UK Prime Minister Gordon BrownBrown appealed to China and the Gulf states yesterday to pour hundreds of billions of pounds into the IMF, warning that the organisation's $250 billion reserves "may not be enough" to bail out countries hit by the global economic crisis.

According to IMF's first deputy managing director John Lipsky, although the IMF has sufficient liquidity to bail out countries, but if the financial crisis continues much longer it may need more resources.

Gordon Brown said that both he and the French President Sarkozy had a common goal in ensuring that the IMF had enough resources to handle the present economic crisis so that it does not spread and said that the world leaders who will be meeting in November 15 at Washington will be at a crucial moment in history as to how countries get together to solve the ongoing crisis.

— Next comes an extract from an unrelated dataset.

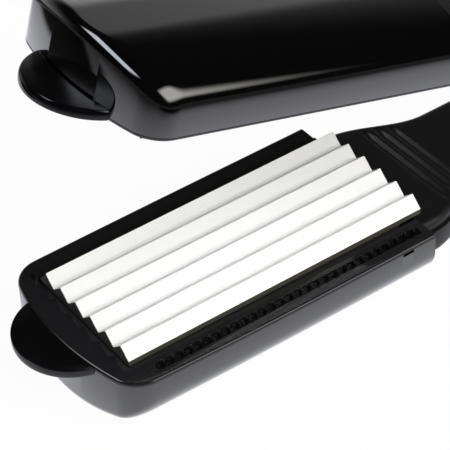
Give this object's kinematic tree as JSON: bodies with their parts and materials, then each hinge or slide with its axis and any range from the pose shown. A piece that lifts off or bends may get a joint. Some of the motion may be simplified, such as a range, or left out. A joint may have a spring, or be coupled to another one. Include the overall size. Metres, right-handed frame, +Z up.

Brown said President Sarkozy and he would discuss with the IMF to build on its own resources to help economies that are in difficulty to prevent the financial contagion coming moving into their countries from other countries.

Without saying how much would bee needed, Brown said the requirement would run into hundreds of billions.

Brown indicated that Britain would also chip in to boost the IMF's reserves, but was clear that the bulk of the money should come from China and the oil rich Gulf states that have got the biggest surpluses.

Brown plans to tour the Gulf states to convince leader in Saudi Arabia, Qatar and the UAE, who have all increased their coffers from the recent steep hike in crude prices and will be talking to Chinese premier Wen Jiabao on the phone as China is sitting on the world's largest foreign reserves which is at $1.9 trillion as of the end of September.

Out of the present $250 billion the IMF has in its reserves, it has already committed $34.3 billion to three smaller European states - $2.1 billion to Iceland, (See: IMF approves $2-billion loan for Iceland),  $16.5 billion in loans to Ukraine (See: IMF bails out Ukraine with a $16.5 billion loan), and today approved $15.7 billion to Hungary.

Currently Pakistan, whose rupee has fallen drastically against the dollar is struggling to combat inflation, which is heading towards 30 per cent, and a collapsing currency. Its central bank, meanwhile, holds barely enough foreign currency to cover six weeks of imports because of the drain caused by high crude prices, is in talks with the IMF officials to bail them out of the current crisis. (See: Pakistan seeks IMF help),  while Belarus is among those currently negotiating an IMF loan to help overcome its staggering foreign debt.

Countries that may may not be able to handle their large foreign debt burdens and require IMF help include EU members, Romania, Bulgaria and the Baltic states. Standard & Poor's yesterday reduced Romania's sovereign rating to junk status.

Eastern Europe has suffered greatly from the global financial crisis as foreign investors who were once bullish about the region's prospects of strong economic growth and deeper integration into the European Union have dumped their assets.

Many countries have bailed out large financial institutions which has become common in the US and Europe and also guaranteed all its bank deposits, could find themselves in need of international help.

Since the beginning of the financial crisis, governments around the globe have pumped in nearly $4 trillion to shore up banks and markets and the Bank of England has said global finance has lost $2.8 trillion in the crisis which is the worst in 80 years.

Some economist feel the IMF loan to Iceland, Ukraine and Hungary is just the beginning, as the most vulnerable countries in the region, who have yet to be fel the impact of the crisis will soon be knocking at the IMF's doors.

One commentator has said that the EU countries were not conditioned to seek IMF help that the fund's members would probably have to cover for loans that would not be paid back.